Roberto Mansilla in the latest Quarterly proposes the idea of having contrast for magic to exist. As in, there has to be some form of change that occurs which directly affects the reality as the spectator know's it. The deeper the roots in reality, the greater the contrast and ultimately the better the effect.
I would be so bold as to take this one step further and saying that performing magic in the traditional or “Realistic” manner, ie: “My hands are empty, the deck is normal, etc...” gives the spectator more knowledge in to the trick than necessary. They are now aware that they should be looking for something, which isn't a good thing. This knowledge directly affects the contrast between their perceived reality and the magical “change” that will occur. Take performing for a magician for example, most of us are so caught up with methods that we do not even give the magician a chance to connect, we simply, politely let them run through the motions as we stare intently and raise our eyebrows to the perfected moves. That's because our perceived reality is askew. We've been tainted by the ugly truth and have become an academic junky. The contrast between our reality and the magical effect is so small that there is no magic for us. But the spectator hasn't a clue and yet we proceed on giving them hints and tips, narrating our every obvious motion to them as if we're selling the method to them “no strings, no switches.” lessening the contrast to the point where it simply becomes a puzzle for them to solve. Then get frustrated when they take jabs at methods. We're slowly turning them in to one dimensional magicians, and who the fuck needs more of those?
But fiction. Fiction is the answer. With fiction all is possible. With fiction, we can connect, we can bring them in to our whimsical world. One of the best examples I can think of which introduces the idea of fiction in an indirect and yet completely entertaining and natural manner, is Exdyslically Shunuffled by Francis Menotti, it goes without saying that Francis is also a terrific actor and has spent a good amount of time perfecting his script.

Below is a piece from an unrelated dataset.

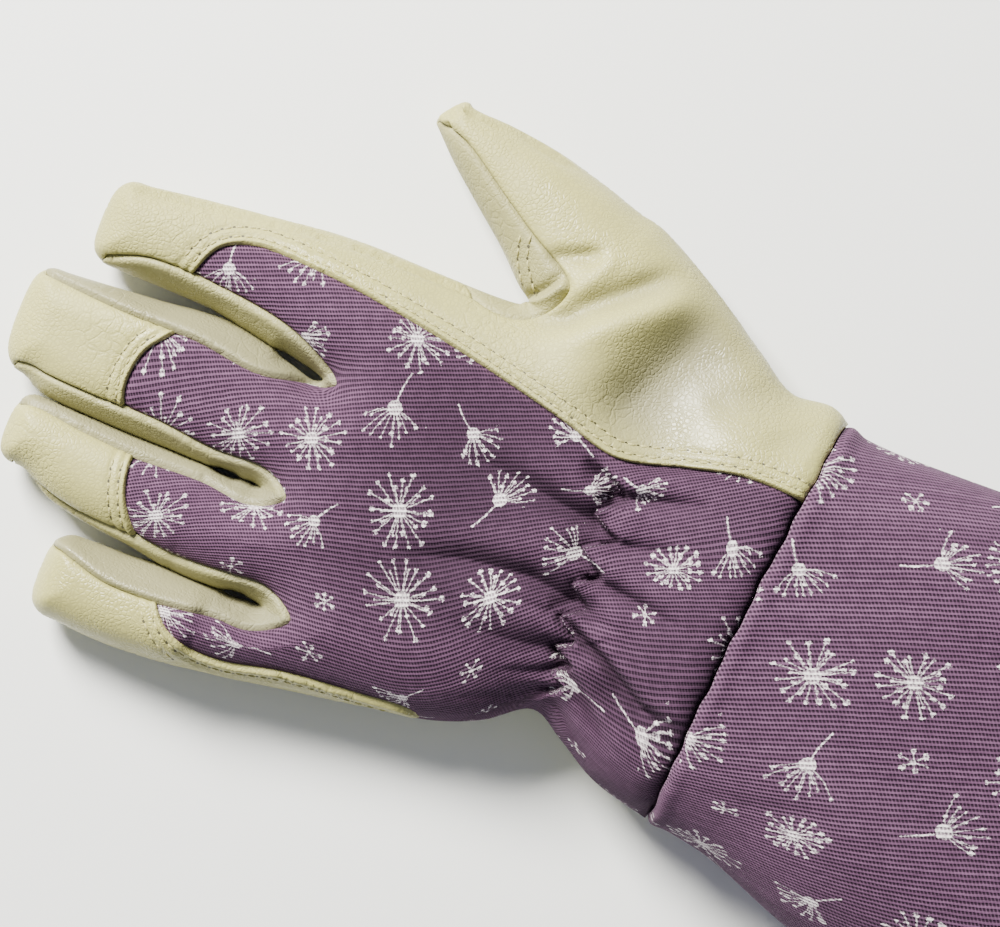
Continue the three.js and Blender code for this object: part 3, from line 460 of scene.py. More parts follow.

Here, everyone is clearly aware that he does not have a symbiotic relationship with the deck of cards, which makes it all so much better. We aren't feeling like our intelligence is put to the test, or this is some sort of puzzle to solve and feeling frustrated when we can't figure it out. This is a piece of fiction. He suggests that this relationship exists and has created a character which is affected by the deck being shuffled. It's beautiful and I love it.
I could go on for days, writing about the life changing experiences I've had in the past few months (yes months!) but for now I'll leave you with a quote from one of my good friends, great thinker and loving guy, Xavier Spade.
“After many years of magic, we now realize we have a head start knowing that we don't know shit.”